Janet Gardner Mullins Grissom (September 7, 1949 – April 29, 2023) was an American lobbyist who worked in the United States Department of State, was U.S. Senator Mitch McConnell's first Chief of Staff, and in the White House under George H. W. Bush.
Mullins returned to Kentucky in 1982 and worked in Kentucky state government as special assistant to Kentucky's Deputy Secretary of Commerce; Mullins specialized in international trade and agricultural trade.[1]
In April 1992, media reported that Mullins, a divorced single mother, had been romantically linked with Sen. George J. Mitchell (D–ME).[2]

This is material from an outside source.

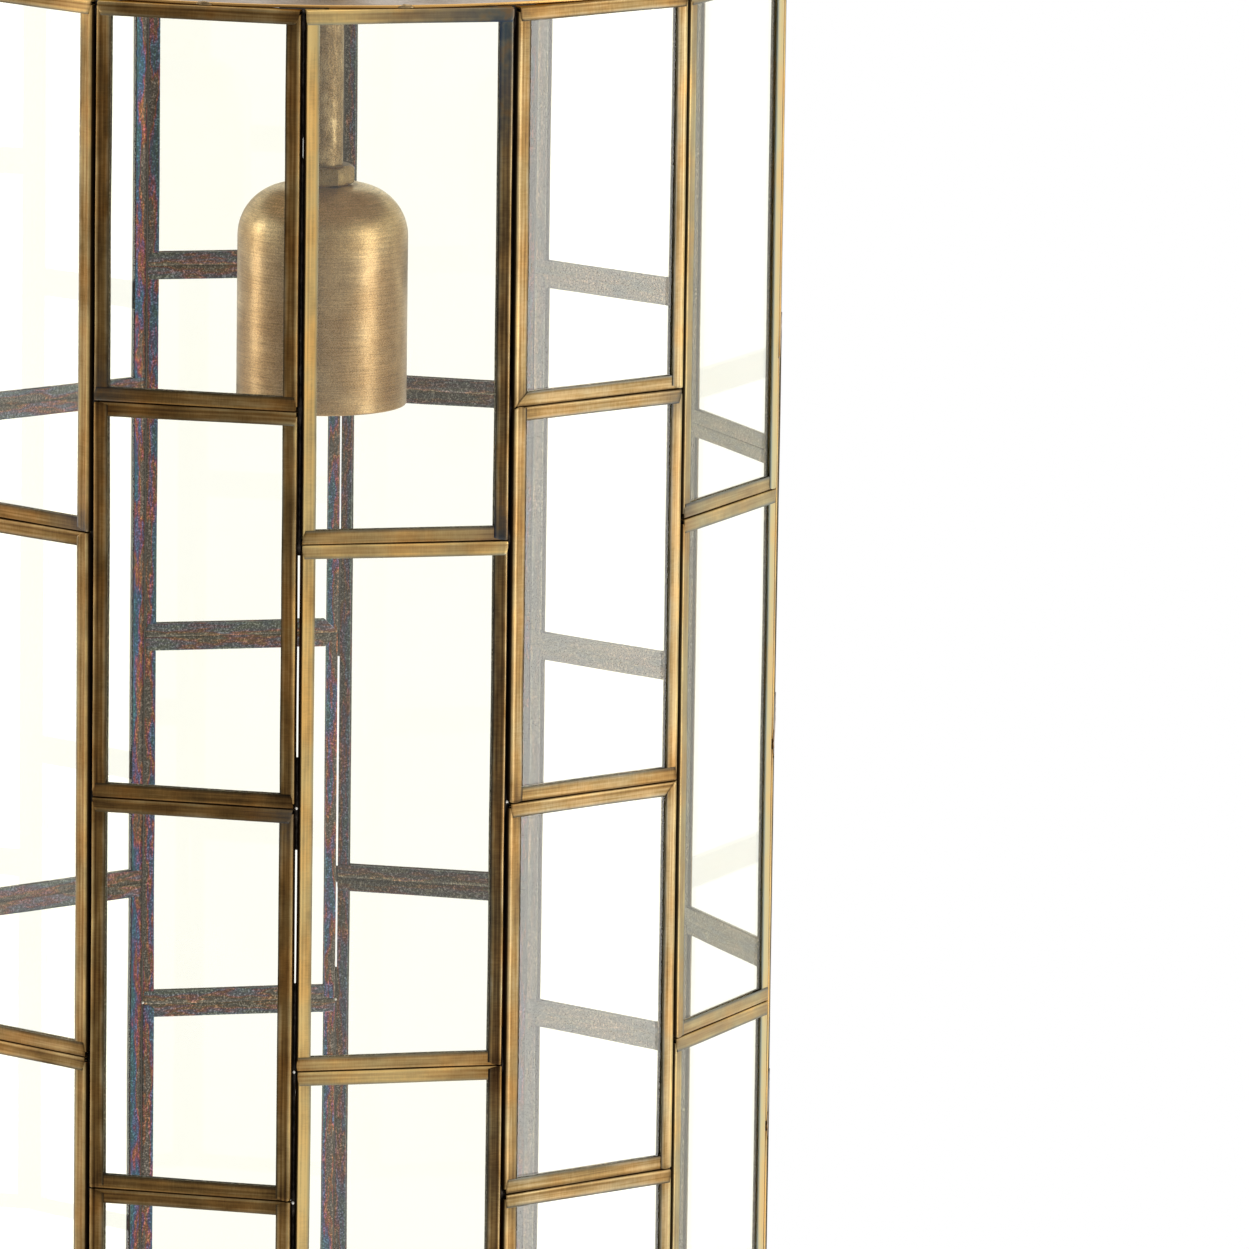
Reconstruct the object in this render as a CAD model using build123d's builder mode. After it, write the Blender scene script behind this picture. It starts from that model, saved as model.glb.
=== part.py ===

On August 24, 1992, Bush named Baker as White House Chief of Staff and Mullins moved with Baker to the White House, becoming Assistant to the President for Political Affairs.[1] Baker and Mullins' time at the White House was to generate controversy when it was alleged that COS Baker instructed Mullins to search official records regarding Bill Clinton's rumored attempts to avoid the draft. These wrongs purportedly occurred during the 1992 presidential campaign, in violation of U.S. privacy laws.[3] (These searches were conducted after the White House received FOIA requests from several news organizations seeking information about Clinton's military service.) On December 10, 1992, United States Attorney GeneralWilliam Barr asked for the appointment of an independent counsel to study the allegations that Mullins violated the law in directing this search, and then misled officials from the United States Department of Justice about conducting the search.[3] Barr appointed Joseph diGenova as independent counsel; diGenova in turn appointed Michael Zeldin as deputy independent counsel, and Zeldin would take over as independent counsel in 1995. When diGenova issued his final report in 1995, after an exhaustive 4-year investigation, he exonerated Mullins, and wrote a public apology to Mullins, which he released in a press conference, for an investigation that had no merit from its inception. Mullins later received reimbursement for much of the legal fees she incurred in the course of the investigation, as the investigation resulted in her exoneration by the Special Counsel who stated unequivocally that the investigation "should never have occurred in the first place".[4]
Lobbying career
In 1995, Ford Motor Company chief executive officer Alex Trotman recruited Mullins as Ford's vice president for Washington Affairs, the company's Top Lobbyist.[5] She was the second woman to become a corporate officer of Ford in the ninety-plus year history of Ford Motor Company. On May 27, 2000, Janet Mullins married Thomas L. Grissom of Louisville, Kentucky, becoming known as Janet Mullins Grissom. During the 2000 Firestone and Ford tire controversy, Grissom briefed members of the United States Senate Committee on Commerce, Science and Transportation on the controversy.[6]